Friday, July 9, 2010

Red Cross Maternity and Family Welfare Center

Wow! I've said it again and again to the point where it sounds redundant but opportunities like this do not come knocking in the US. Today was such an enlightening day, as it was my first experience with witnessing an actual surgery at the Red Cross Maternity and Family Welfare Center.

After I completed my volunteering at Sweekar, Ammama took me to the Red Cross Family care hospital. This hospital is funded by the national and state government, and specializes in Tubectomies and Vasectomies (which are surgeries that prevent a woman from having a child). I was informed that I would actually get to witness this procedure being done on a few woman, and was so excited to actually see a doctor operate. Before the surgery, I got some information on the procedure, so that I would be able to fully understand the surgery while it was occurring.

There are two procedures to complete the Tubectomy for women. The first one is Lapriscopic and the second is Mini Lapriscopic. In the first surgery the doctor makes two small incisions a couple inches apart, and then sends electricity through the incisions in order to cut or tie off the tubes. If the tubes are cut, then the woman can never have children again, but if they are tied off, it is only temporary. At the Red Cross, local anestethic was given to the patients, which means that anesthetics are only applied to the area of surgery, so the patient is alert and awake, but does not have sensation in the area that is to be operated. General anesthesia is not as efficient as local, because it is far more time consuming, and the patients take longer to recover. I was shocked to hear that they completed approximately 30-40 surgeries in a day, and that each surgery only took 2-3 minutes. Before the surgery, the patients were asked a series of questions about their medical health.

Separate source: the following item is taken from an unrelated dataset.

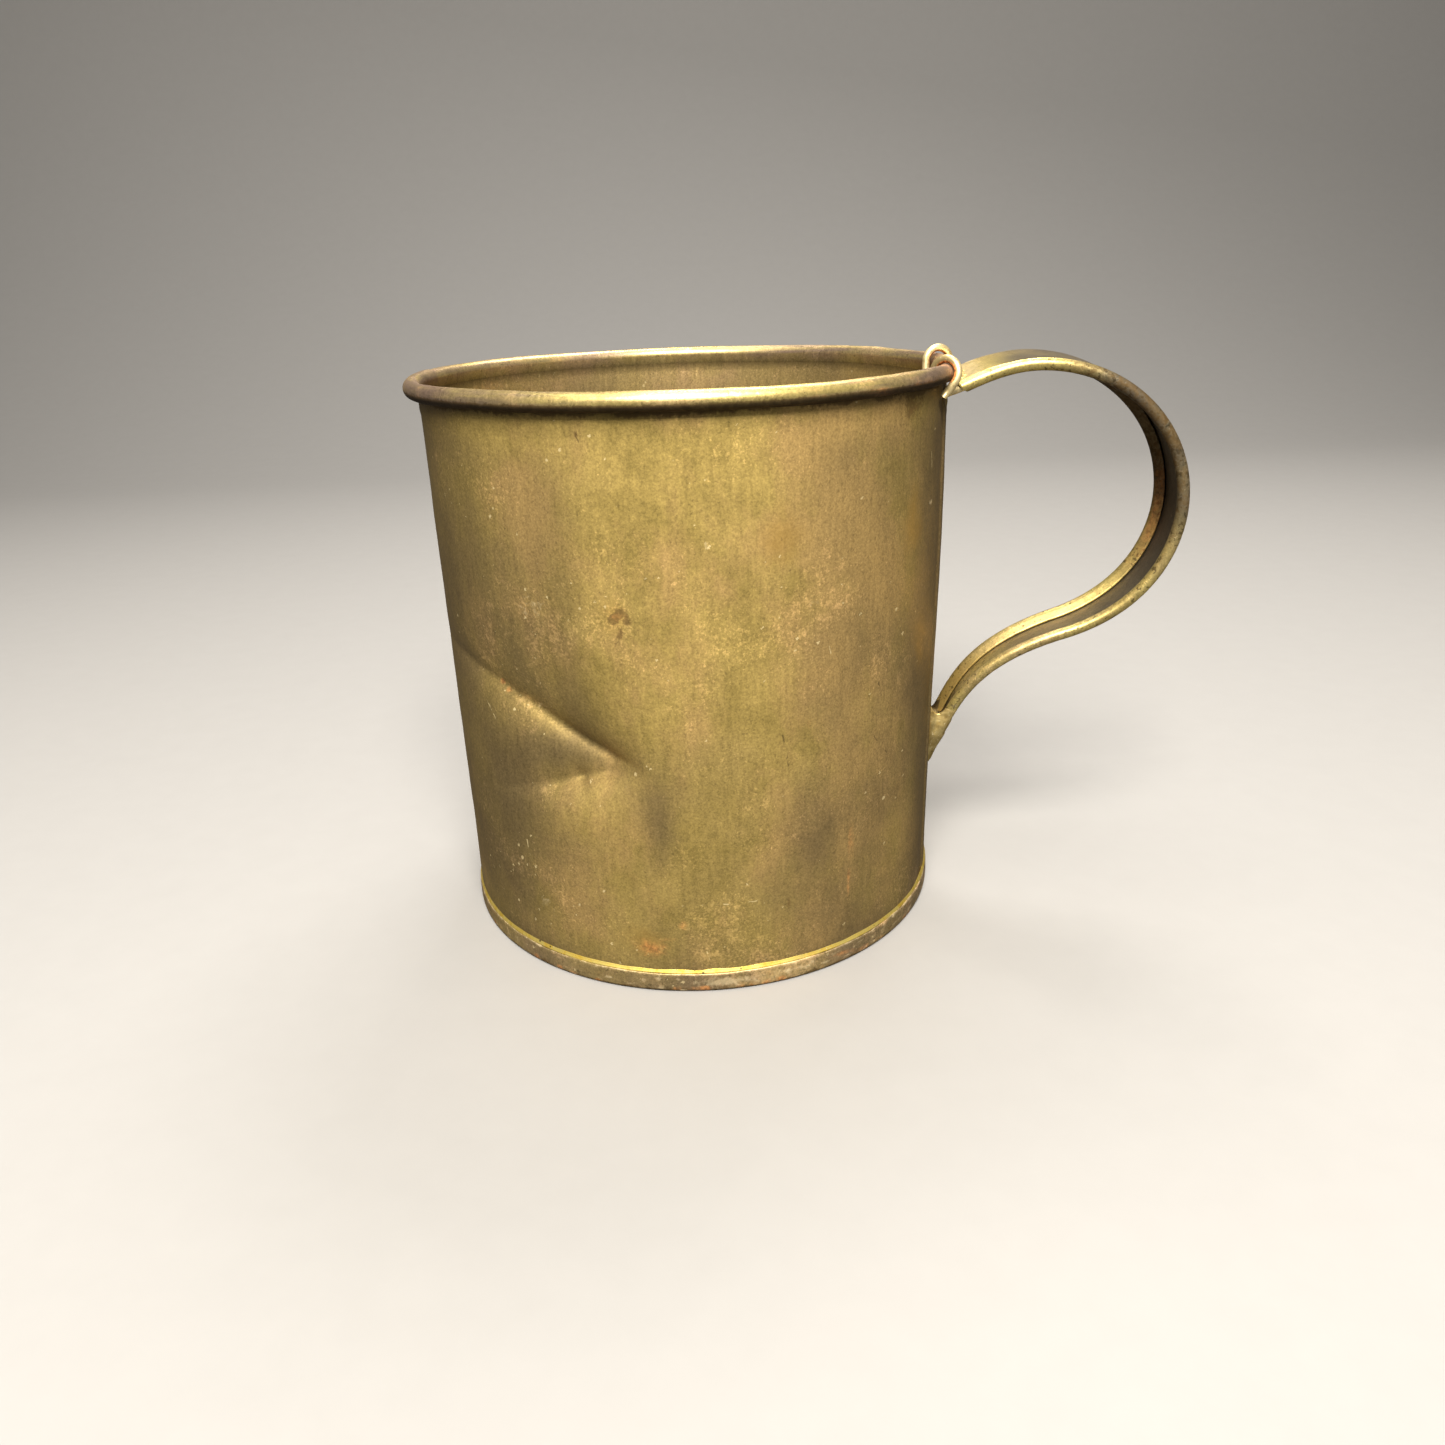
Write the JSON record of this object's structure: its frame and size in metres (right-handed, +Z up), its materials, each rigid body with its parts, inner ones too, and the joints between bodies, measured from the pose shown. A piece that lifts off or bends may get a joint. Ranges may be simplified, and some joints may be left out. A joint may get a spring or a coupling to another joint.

The Red Cross that we visited is doing some pretty cutting edge things. Through government funding they have broadly publicized this surgery and encouraged women and men to undergo it. Most women are unaware of how simple and painless this surgery is and are therefore reluctant to do it. With the addition of religious and moral beliefs, most women are hesitant about the surgery. But the Red Cross has managed to inform women about the benefits of this surgery, and now women from all over the country travel here to have this procedure done. The increasing number of tubectomies and vasectomies results in one thing: population control, which is something that India is in dire need of.

So after I got all the facts on the surgery, I met the surgeon. He was so friendly and compassionate that I was immediately excited to watch him do the surgery. I got geared up in my mask and hair net and chapals, and looking like a legitimate surgeon, I was finally prepared for the surgeries.

It was breath taking to watch the doctor perform these surgeries. The skill and efficiency he demonstrated were flawless and he was able to do about five surgeries in twenty minutes. It truly was unbelievable and I was so happy to be a part of it. While the doctor was operating he explained every little detail to me, and I got so much out of this experience. Here are some of the pictures. But the squeamish should proceed with caution, as these photographs are a bit gory!

After the surgeries were over we gave some of the ladies Sarees and other goodies! They were so relieved that the surgery was complete and so excited to get gifts!

1 comment:

  1. Chands

    Wow!!!! I am very impressed. You are right, you have had an opportunity to witness and experience so many things that you probably would not have back home. Thank you Amamma and all others who made this possible.

    I expect the first hand experience has got you inspired and will focus you on what needs to be done to become a doctor. I am confident you have the ability and all the soft skills (compassion, empathy, etc) which will give you terrific bedside manners. You also have the academic curiosity, intelligence and dedication to succeed in a rigorous academic program. I wish you well and hope you fulfill your dreams of becoming a kind, caring and selfless doctor.

    We are very proud of you and you will always have our unconditional support.